# Sharing pictures of our puppy!



## CAROLINA MOM (May 12, 2009)

Great pictures, what a cutie. 

He's grown a lot.


----------



## jennretz (Jul 24, 2013)

He's adorable!


Sent from Petguide.com Free App


----------



## Rob's GRs (Feb 25, 2007)

Great pictures! Thanks for posting and sharing these, they were great.


----------



## Crlove (Sep 18, 2016)

Hi, my husband and I are looking to get the same Gooldendoodle 75% golden retriever 25% poodle. Do you have any updated pics of the dog now? Do you have any tips or things that we should know about? We want the dog to be very trained and join us outside with hiking, camping, and mountain biking. Is the dog non shedding and hypoallergenic? How is the maintenance?

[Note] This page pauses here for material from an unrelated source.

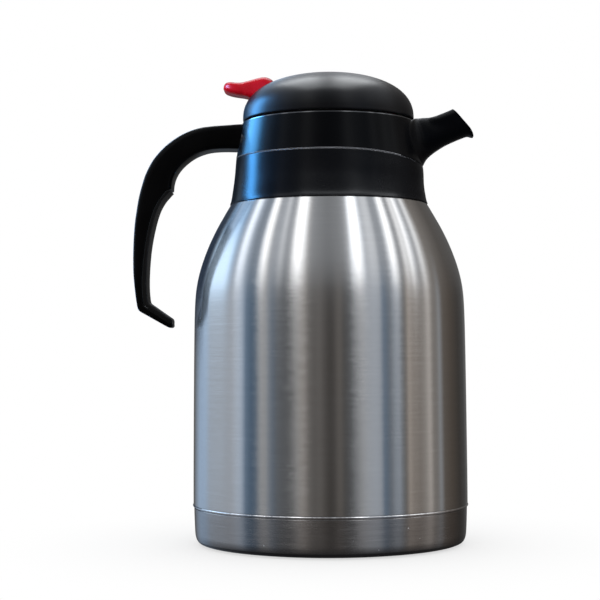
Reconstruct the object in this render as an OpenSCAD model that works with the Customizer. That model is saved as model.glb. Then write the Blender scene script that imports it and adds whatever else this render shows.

Sorry for all the questions!

We are just very excited!


----------



## SEileen (Jan 16, 2017)

Look at that fluff ball! Love it!!! Gorgeous!!!!


----------



## Gabis9 (Oct 16, 2020)

Crlove said:


> Hi, my husband and I are looking to get the same Gooldendoodle 75% golden retriever 25% poodle. Do you have any updated pics of the dog now? Do you have any tips or things that we should know about? We want the dog to be very trained and join us outside with hiking, camping, and mountain biking. Is the dog non shedding and hypoallergenic? How is the maintenance?
> 
> Sorry for all the questions!
> 
> We are just very excited!



did you end you getting the dog? If so do you have pictures of it now? I have one and I’m curious to see how he will look/act


----------